# EVgo



## Greygutt (6 mo ago)

Hello all,
Happy New year and I hope the holiday season has been gentle on everyone. Still working about our trip (Toronto to Palm Springs via Chicago). I see that EV Go has a 3 month free deal...but there don't seem to be many chargers...or else the app isn't very robust since any address I input does not come up with stations. 

Has anyone used this system? Can you sign up from Canada? (I can tell you that without a US credit card and phone number you CANNOT sign up for Electrify America...you can supposedly use them on a one off basis, but you cannot subscribe through the app--believe me I tried and spoke to their customer service.). These would be a backstop...because truly, Tesla continues to have the best and fastest charging network...but just in case...

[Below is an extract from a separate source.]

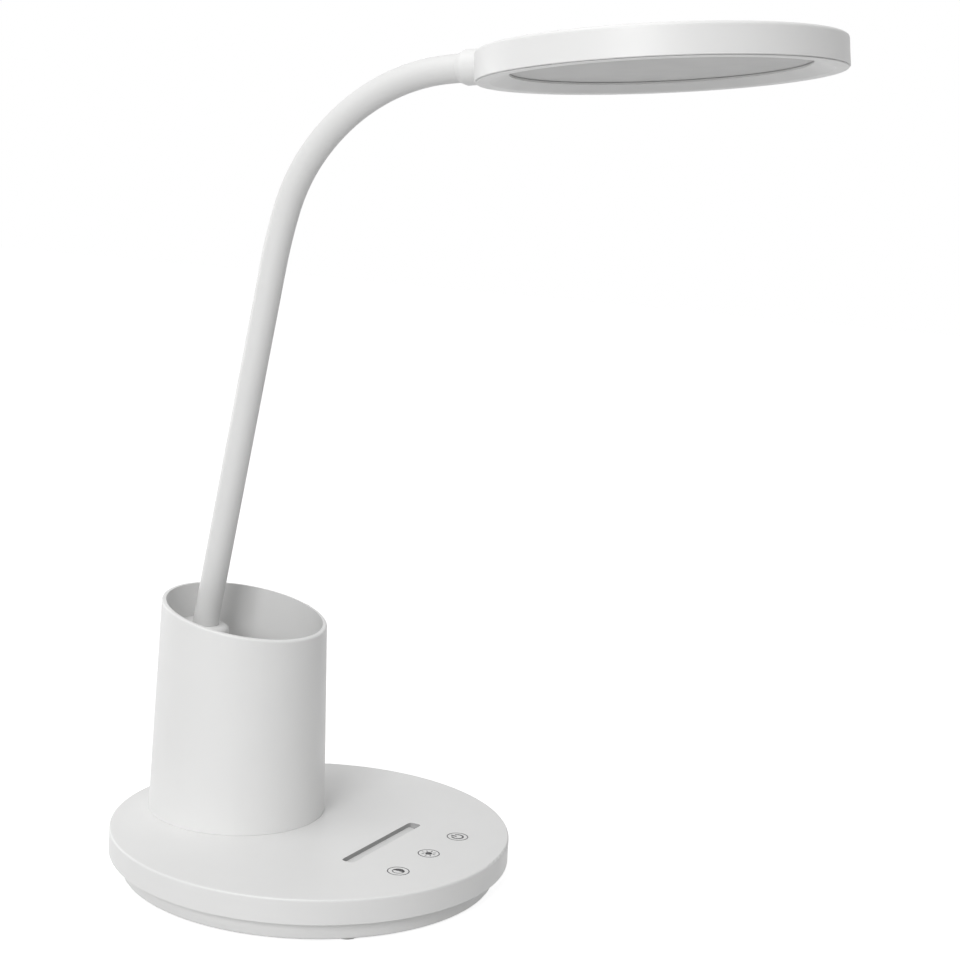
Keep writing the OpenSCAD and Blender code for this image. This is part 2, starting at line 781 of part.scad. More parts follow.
// The bezel: a flat rim that fits the band's rabbet, a skirt, a ledge that the diffuser lies
// on and a thin sloped wall, whose edge leaves a slot under the diffuser
module bezel_ring() {
    rim_r = head_r - bezel_set;
    rim_t = band_z - seat_gap;
    flange_r = rabbet_r - seat_gap;
    ledge_r = stack_r - 2;
    ledge_w = 1.2;
    slope = recess / slope_w;
    color(white) at_head() rotate_extrude() polygon([
        [opening_r, 0], [rim_r, 0], [rim_r, rim_t], [flange_r, rim_t], [flange_r, bezel_t],
        [skirt_r, bezel_t], [skirt_r, skirt_h], [skirt_r - skirt_t, skirt_h],
        [skirt_r - skirt_t, bezel_t], [ledge_r + ledge_w, bezel_t],
        [ledge_r + ledge_w, diffuser_z], [ledge_r, diffuser_z],
        [ledge_r, slope_t + (opening_r - ledge_r) * slope],
        [lip_r + (recess + slope_t - lip_z) / slope, lip_z], [lip_r, lip_z], [lip_r, recess]]);
}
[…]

Has anyone tried EVgo? Or Electrify America? We have the adapter.
Thanks...and Happy New Year again!


----------



## FRC (Aug 4, 2018)

You might save a few bucks using alternate systems, but you will not save time and your aggravation factor will rise enormously. Only Tesla provides a system that is reliable and fast enough to make cross-country travel reasonable. And all you need to do is tell the car to navigate to Palm Springs, edit to you Chicago route, and stop to charge where and when the car suggests. It just couldn't be simpler. Enjoy your trip.


----------



## Greygutt (6 mo ago)

Thanks! They do make it easy (Tesla).


----------



## Ed Woodrick (May 26, 2018)

EVGO does have a number of chargers but in different areas of the country. 
Third party chargers are touch and go. Look along your path to see if you need one, then that's the one you need.


----------